In 'Love & other hurts', Uzma Mohsin wove the narratives of people, places and their histories, with "Phulkari threads of solace". The display of her photographs and texts was woven like a web on the wall, in a Phulkari pattern (a kind of embroidery practised by women in Punjab). She used archival materials like old family albums, personal letters and found objects, layering her work with history and cultural context.

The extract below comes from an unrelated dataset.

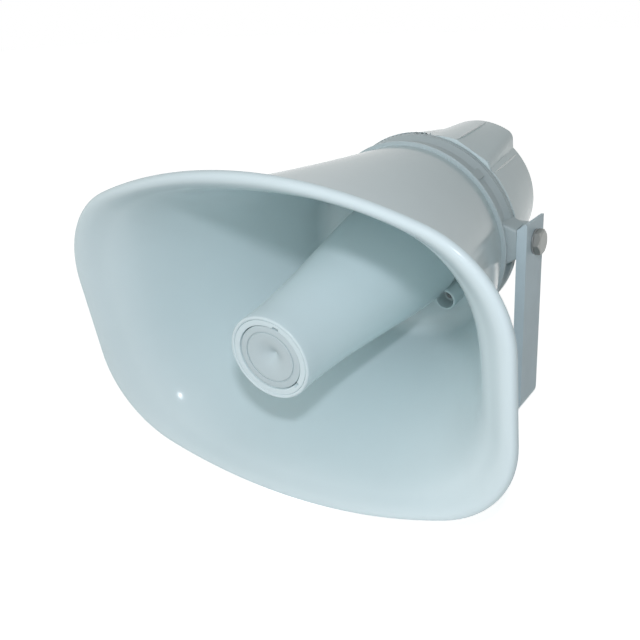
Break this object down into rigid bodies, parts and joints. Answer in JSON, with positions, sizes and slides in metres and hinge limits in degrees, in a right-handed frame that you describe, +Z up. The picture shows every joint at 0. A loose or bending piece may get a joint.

Uzma likes to involve her subjects in the narrative process. She gave six of the women she interviewed analog cameras. By superimposing their pictures with hers, she conveyed the dualities and complexities of their lives. Her subjects came from diverse backgrounds. There are grandmothers; a girl with her wrists slit several times, juxtaposed with a picture of her with her lesbian partner; a Sikh girl with tattooed hair and arms, in defiance of the traditions; the woman in a skirt and chuda alone on a street. They told stories of resilience and courage, of their quest for a new life. Despite “…Silence of a cold life/ empty house, late night shifts/garam bistar shared by six/ hair short, unsparing hand/locked in my heart, love and other hurts/ The cooking, the cleaning/the foundries, the fears/ the lashes, the loathing/ deluge of tears, rivers of blood/ locked in my heart, love and other hurts…”
The artistic interpretations of a reality — well known in the region — lent greater depth and insight. No one left untouched.